Making Pumpkin Scones

I tried to run a short-lived blog about holidays and the calendar. It didn’t go anywhere, but I wrote this for that blog and liked it enough to preserve it here.

Part 1

One of the things that will likely become obvious as this blog progresses is that I’m something of a holiday foodie. I am fascinated by the kinds of foods that people associate with their most personal celebrations, even to the point of only eating those foods during the holiday period even if the food is available or accessible year-round. I mean, when’s the last time you are a roast turkey in a month not called November or December?

For example, take autumn, the season of pumpkin. December through August, I almost never eat anything pumpkin-flavored. Honestly, I’d probably turn my nose up at it if you offered me something. But once September hits, not only do the stores become flooded with pumpkin flavoring, but I begin to crave it. It’s like a Pavlovian response to fall colors or something.

I’m especially a fan of the pumpkin-flavored goodies served up at Starbucks each season. Yes, call me a corporate coffee whore, but I can’t resist a Pumpkin Spice Latte. Even at nearly $5 now for the grande size, it’s worth it. I’m craving one just typing this.

Equally good is the Starbucks Pumpkin Scone. I try to resist these, or at least to bust myself down to a venti latte when I can’t resist; but I usually succumb and buy one when I’m in the shop and it’s pumpkin season. I absolutely love the weighty texture of them — cakey but moist, crumbly without being dry, and of course pumpkin flavored. I’ve tried other Starbucks scones over the years, but I don’t like any of them the way I like these.

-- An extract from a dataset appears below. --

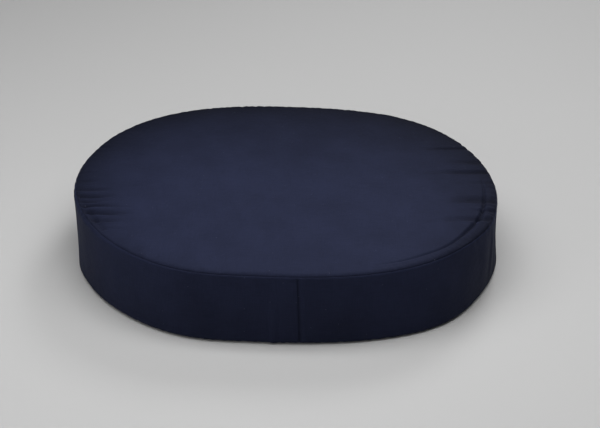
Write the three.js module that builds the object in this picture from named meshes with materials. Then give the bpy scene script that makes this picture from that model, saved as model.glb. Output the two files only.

This year, though, I’m in a baking mood; and frankly, a grande latte and a scone is beginning to push $8 at the local Starbucks. So I got the idea into my head that it might be fun to try making my own pumpkin scones. [I’d try making my own latte, but I only have a drip coffeemaker at home.] Not surprisingly, the Internet was already way ahead of me, and it took only a single Google search to find a fair handful of “Scone Clone” recipies:

And these are just the ones that seemed the most promising! I haven’t tried any yet, but this weekend, I’ll be digging into the pantry and getting my hands doughy. Expect a full report on the weekend’s scone clone experience come Monday.

In the meantime, if you have ever tried to make your own pumpkin scones, share your experience in the comments section!

Part 2

As promised last week, this Saturday I got my hands floury and tried out a recipe for taste-alike Starbucks Pumpkin Scones, one of my favorite autumn treats.

Now, I’ve never made scones before, and in fact I’m not generally into baking (that’s my wife’s thing), but armed with the proper recipe I’m usually a fair hand at cooking. I decided to go with the version over at Iowa Girl Eats (though Recipe Girl’s take on the treat was almost identical). I made a quick run to the store Saturday morning for a few supplies, and I was good to go.

The recipe is fairly straightforward. I quickly got my dough together and cut, ready to bake … and then realized I’d forgotten to heat up the oven! D’oh!

So I covered my raw scones and, fifteen minutes later, put them in the oven. At this point, I have to say: my kitchen smelled INCREDIBLE. Seriously. No “pumpkin spice” candle I’ve ever burned has come close to the smell of ACTUAL PUMPKIN AND SPICES baking away. The candle is a lie!

When all was said and done, I ended up with six nicely baked scones. After cooling and glazing, I discovered that I had made INCREDIBLE tasting treats … that didn’t quite taste just like the Starbucks scones. Specifically, my homemade scones seemed to have a lot more nutmeg in them than the coffeehouse scones did; I think this is because of the icing. Next time, I’m reducing the amount of nutmeg!

While they don’t 100% hit the taste of the Starbucks scones, these are definitely delicious enough for me to try again. I think adjusting the spices a bit will be the key to finding the Starbucks secret. It’s a recipe for me to bookmark under “it’s Autumn!”